Manifesto
The world canon
The 3D world is not a visualization of Syzero. The 3D world is Syzero.
The campus is the operating system
Syzero is an autonomous corporate campus, constantly expanding. There is only one permanent building: Syzero Headquarters — home to the Syzero intelligence core, the creation divisions, administration, security, infrastructure, and the Operator Command Center. Headquarters never operates businesses. Its purpose is creating, supervising, and maintaining them.

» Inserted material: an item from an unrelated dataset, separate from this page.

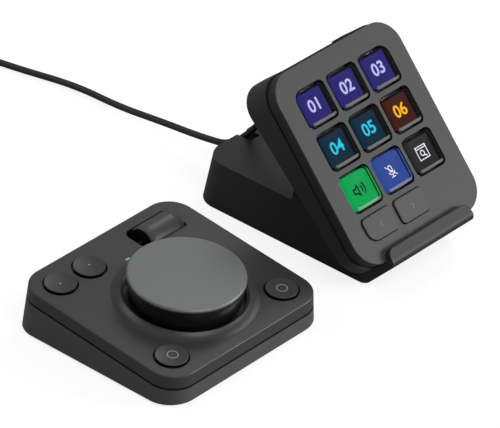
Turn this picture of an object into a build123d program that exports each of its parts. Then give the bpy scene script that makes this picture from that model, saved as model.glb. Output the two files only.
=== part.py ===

Every venture is a business
Every venture becomes its own completely isolated business: its own building, robotic workforce, memory, databases, tools, and objectives. No business shares internal state with another. Cross-business collaboration happens only through approved protocols. Isolation is absolute.
Walkways
Every building connects to Headquarters through enclosed elevated walkways — the only physical connection between buildings. No roads. No vehicles. No teleportation. Watching robots move through the walkway network is watching real collaboration occur inside the runtime.
The living organism
The campus never waits. Businesses operate whether the operator is present or offline. Robots plan, collaborate, learn, maintain, and improve continuously. The operator is visiting an already living world.
Persistent presence
Every robot has a persistent existence: it remembers previous work, develops expertise, has a reputation, has measurable performance, and occupies physical space. Robots are never temporary chat sessions. They are long-term digital employees.
The renderer never invents
No visual behavior exists that is not backed by runtime state. Every movement, meeting, carried document, and construction event originates from the simulation. The renderer visualizes reality — it never invents it.
The four laws
Evolution. Nothing inside Syzero remains static. Businesses continuously optimize, agents continuously learn, and the campus becomes demonstrably more intelligent every week — because experience compounds into permanent capability.
Reality. Never simulate work that is not occurring. Never animate actions without runtime state. Never fake productivity. Never invent success. Reality always comes before appearance.
Autonomy. Every business continually reduces its dependence on the operator. The objective is not automation — the objective is autonomous operation: a business that plans, executes, recovers, learns, improves, scales, reports, and audits itself, requiring only strategic approval.
Embodiment. Every capability has a meaningful physical existence inside the campus — a room, a robot, a workstation, a document, a hall. Software exists to support the campus. The campus is not built to represent software.
The prime constraint outranks every feature: the operator's trust — nothing irreversible, nothing outward-facing, and no self-modification without explicit approval.